I made a very adult decision today, which is to say: I begged off rehearsal at Beth Shalom Temple for a reason that would make absolutely no sense to anyone who doesn’t live in my apartment complex.
I’m not sick.
I’m not tired.
I’m not overwhelmed.
I simply knew that if I moved my car, I would never find parking again. Not tonight, not tomorrow, not until the Messiah comes riding in on a cloud with a municipal parking permit.
This is the kind of logic you develop when you live in a neighborhood where parking is a competitive sport and everyone else is playing for blood.
So I stayed home…. and I’m going to be here for a while, because I don’t have a shovel. I just have to count on the kindness of strangers. I have never once asked anyone to shovel me out, just to let me borrow theirs once they’re done. And usually someone will approach me and ask me if they can use it. I will say that it’s my neighbor’s, but I’ll help them dig out before I take it back. You have to be like that around here because we are all in this together.
Twelve inches is not a forecast.
Twelve inches is a plot twist.
It’s the kind of number that makes you sit back, blink twice, and say, “Oh. So this is the chapter we’re in now.”
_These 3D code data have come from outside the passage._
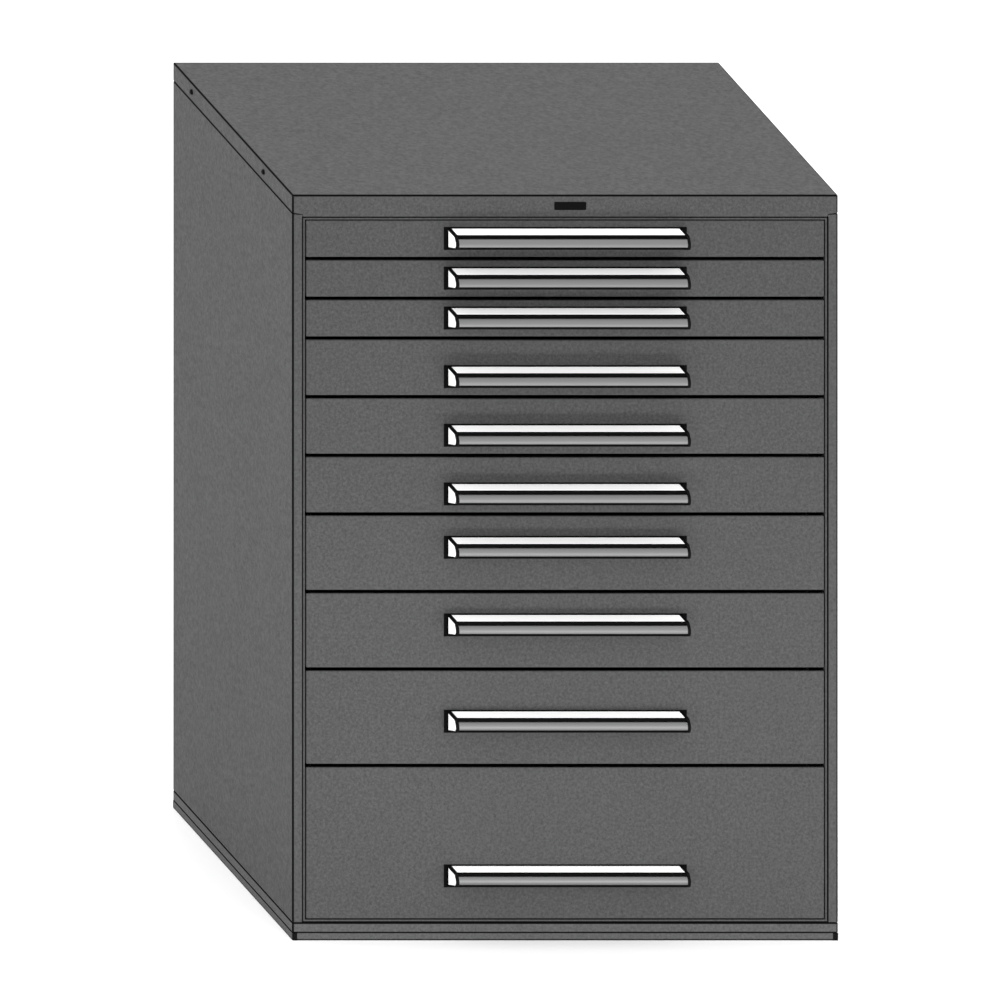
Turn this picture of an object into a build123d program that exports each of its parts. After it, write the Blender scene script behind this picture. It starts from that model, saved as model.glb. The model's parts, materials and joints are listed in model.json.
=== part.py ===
"""Eye-level steel drawer cabinet with ten graduated, full-extension drawers.

Frame: millimetres, +Z up, +X to the right, the drawers open towards -Y. The origin is on the
floor, under the middle of the whole object's box. Drawers are numbered from the top.

The housing is a base frame, a floor pan, two side panels with the front posts folded on, a back
panel and a top cover. Slotted uprights inside the side panels carry the fixed slide channels.
Each drawer is a box with two rails, a folded front, an extruded handle and its end caps. It runs
on a pair of roller carriages, which travel half as far as the drawer does.
"""

import os

from build123d import *

os.makedirs("parts", exist_ok=True)

# ---------------------------------------------------------------- housing
WIDTH = 1098.0
DEPTH = 715.0
HEIGHT = 1500.0
SHEET = 1.5  # housing and drawer front sheet
BEND = 2.6  # outer radius of a folded edge
POST = 20.0  # width of the front posts, and of every return of the side panels
JAMB = 22.0  # depth of the posts' inner return
BASE_HEIGHT = 15.5
PAN_TOP = 36.0
SIDE_TOP = 1463.0
COVER_SKIRT = 35.5
HEADER = 44.5  # height of the cover's front skirt between the posts
TAB_TOP = 1496.0  # the tabs inside the cover's skirts, that its screws hold
SEAM = 1.5  # gap between the cover's front skirt and the posts

# ---------------------------------------------------------------- base
RUNNER_WIDTH = 10.0
RUNNER_SHEET = 1.5
STRIP_SETBACK = 1.0
STRIP_FLANGE = 24.0
ANCHOR_X = 900.0  # hole to hole
ANCHOR_Y = 560.0
ANCHOR_RADIUS = 6.5

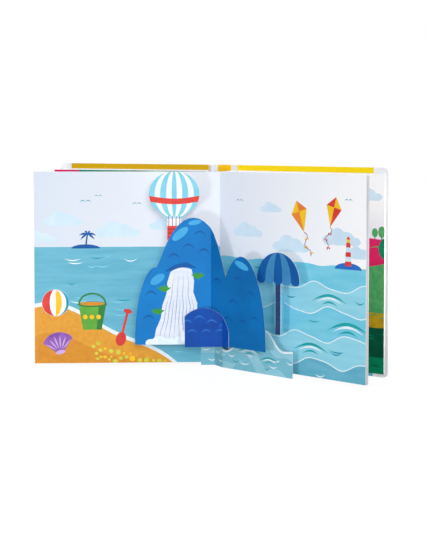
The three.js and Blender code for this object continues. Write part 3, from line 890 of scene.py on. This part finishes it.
@dataclass
class Plan:
    """The book seen from above: every sheet's frame, from the same sizes as the solids.

    Lengths are in millimetres and turns in degrees.
    """

    spine_width: float = 16.5
    spine_turn: float = -23.0
    joint_width: float = 12.0
    front_joint_turn: float = -24.0
    front_cover_turn: float = -25.0
    back_joint_turn: float = -30.45
    back_cover_turn: float = -37.9
    wrap_level: float = -1.425
    fold: SheetFrame = SheetFrame(-6.0, -54.0, 0.0)
    glued: float = 0.75
    fold_run: float = 1.6
    fold_step: float = 1.9
    left_leaf_turn: float = -21.7
    right_leaf_turn: float = -44.1
    standoff: float = 29.0
    left_turn: float = 2.8
    right_turn: float = -44.5
    strip_root: float = 6.6
    strip_fold: float = 16.3
    strip_standoff: float = 12.0
    frames: dict[str, SheetFrame] = field(default_factory=dict)

    def __post_init__(self) -> None:
        """Work out the frames."""
        spine = SheetFrame(0.0, 0.0, self.spine_turn)
        front_joint = spine.moved(-self.spine_width / 2, self.wrap_level, self.front_joint_turn)
        back_joint = spine.moved(self.spine_width / 2, self.wrap_level, self.back_joint_turn)
        left = SheetFrame(self.fold.x, self.fold.y, self.left_turn)
        right = SheetFrame(self.fold.x, self.fold.y, self.right_turn)
        half = math.radians(90 + (self.right_turn - self.left_turn) / 2)
        middle = (self.left_turn + self.right_turn) / 2
        crease = SheetFrame(self.fold.x, self.fold.y, middle).moved(0, self.standoff / math.sin(half), middle)
        root = left.at(-self.strip_root, self.glued) / MM
        bend = right.at(self.strip_fold, self.strip_standoff) / MM
        leg_turn = math.degrees(math.atan2(bend.y - root.y, bend.x - root.x))
        slide = (0.0, self.fold_step)
        self.frames = {
            "spine": spine,
            "front_cover": front_joint.moved(-self.joint_width, 0, self.front_cover_turn),
            "back_cover": back_joint.moved(self.joint_width, 0, self.back_cover_turn),
            "left_page": left,
            "right_page": right,
            "left_leaf": left.moved(-self.fold_run, -self.glued, self.left_leaf_turn, slide),
            "right_leaf": right.moved(self.fold_run, -self.glued, self.right_leaf_turn, slide),
            "strip_middle": SheetFrame(root.x, root.y, leg_turn),
            "layer_left": SheetFrame(crease.x, crease.y, self.left_turn),
            "layer_right": SheetFrame(crease.x, crease.y, self.right_turn),
        }


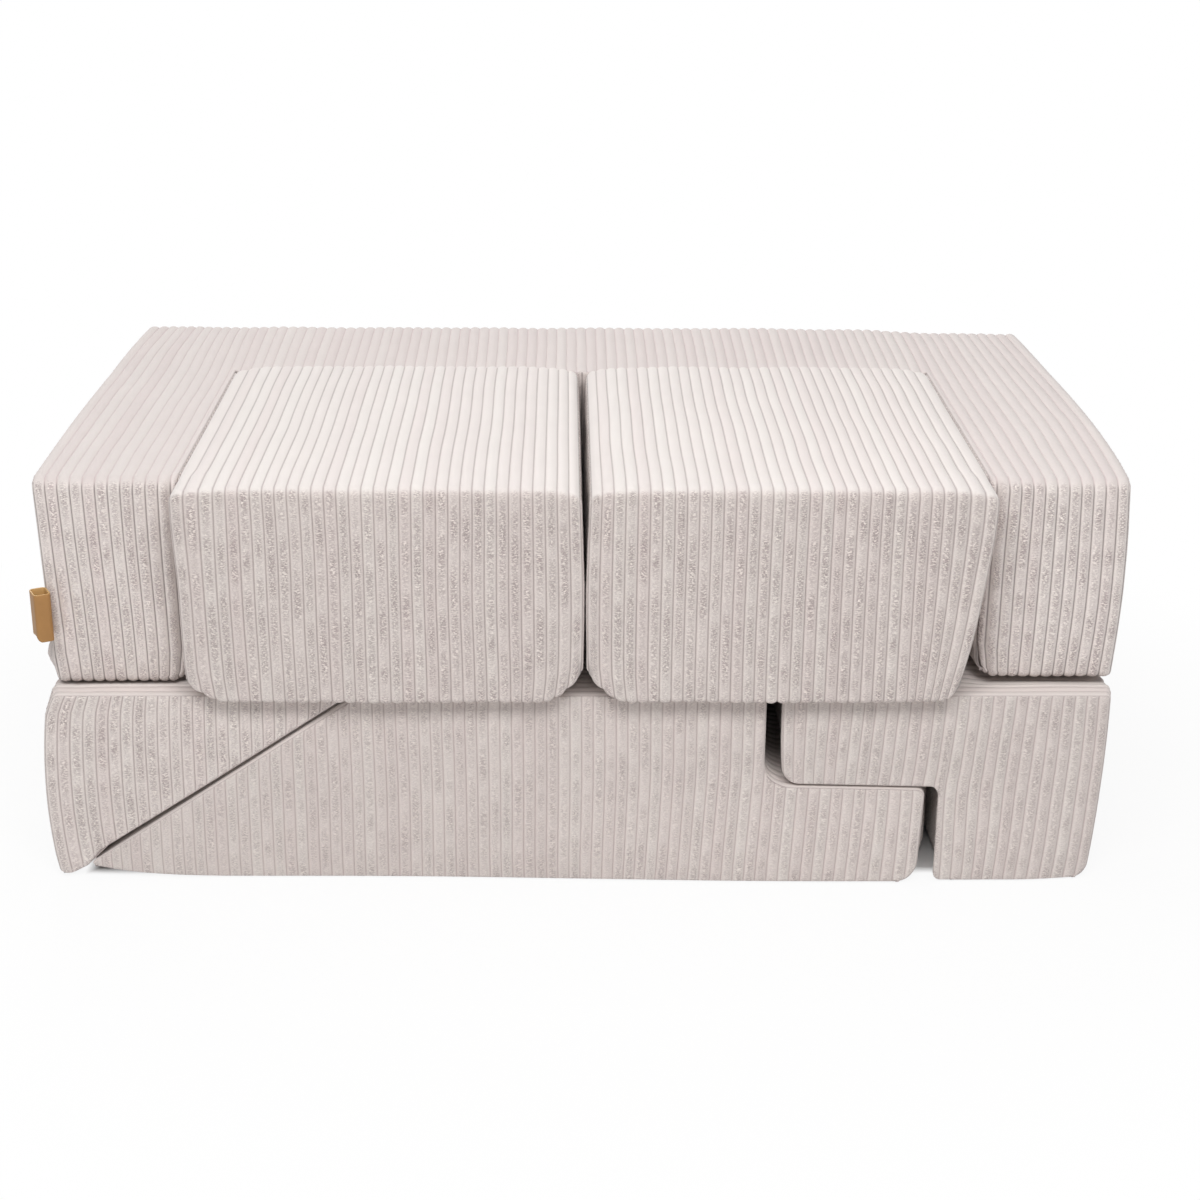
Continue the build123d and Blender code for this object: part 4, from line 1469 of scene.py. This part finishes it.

Hunger struck, and I folded because leaving the house for a quick bite was a whole other proposition than getting stranded out in Stafford. Staying at the farm would be great, but coming home would be unwise until the plows had a chance to do their magic. 95 would have been a parking lot all the way home, turning a quick two-hour trip into four or five.
(For those who think “two hours is not quick,” shut it. I’m from Texas. Even though I live in Maryland now, my sense of scale has not changed. Besides, I don’t count in time. I count in episodes of “True Crime with Kendall Rae.”)
So I broke my own rule….. and ventured out into the world for the most sacred of snow‑day meals: the two‑cheeseburger combo from McDonald’s. It is, objectively, the grown‑up Happy Meal. Same flavors, same comfort, same soft textures — just without the toy. Please note that the toy is not a dealbreaker, I just eat a lot.
(A few weeks ago I thought I was ordering for everybody when I said yes to appetizers, and she thought I was going to eat them all. I was so embarrassed. And grateful, because I hadn’t eaten all day. To my brain that means “inhale food like a nine-year-old.”)
By the time I got home, the parking lot was a battlefield. Every space was claimed except one: the spot my neighbor believes is hers by divine right. Not legally. Not contractually. Just spiritually. She calls it a disabled spot. It isn’t. She calls it her spot. It definitely isn’t. If it was marked, she could not park there because she does not have a disabled tag.
And I — calm, fed, snow‑day serene — pulled right into it.
No drama.
No hesitation.
Just a quiet, decisive act of reclaiming reality.
If I have to stay in this apartment until Jesus comes, so be it. I’m not moving the car.
I felt a little tug of disappointment. Not guilt. Not shame. Just that soft ache of wanting to be somewhere meaningful. I wanted to be at synagogue tomorrow. Jesus is with me all the time. I figure every now and then I should take him somewhere he might want to go.
I didn’t picture it as “Jesus is disappointed in you.” I pictured it like Jesus wanted to show me something, because I’m not particularly religious about going to church, but I do see him in everything. I’ve felt his presence every time I’ve gone to shul because it’s something he would have done.
And now it’s delayed.
Not canceled.
Not lost.
Just… postponed by weather and the petty geopolitics of community parking.
Snow does that.
It slows everything down — even the things you were looking forward to.
So here I am, in my apartment, watching the sky prepare to drop a full foot of frozen validation on my parking strategy…..
and for now, that will have to be enough. Time with the clan is important to me, but it’s not enough for it to be important. It also has to be safe. It was a rough call, but now I am determined to enjoy it.
If you’re wondering, I’ll be walking to the store.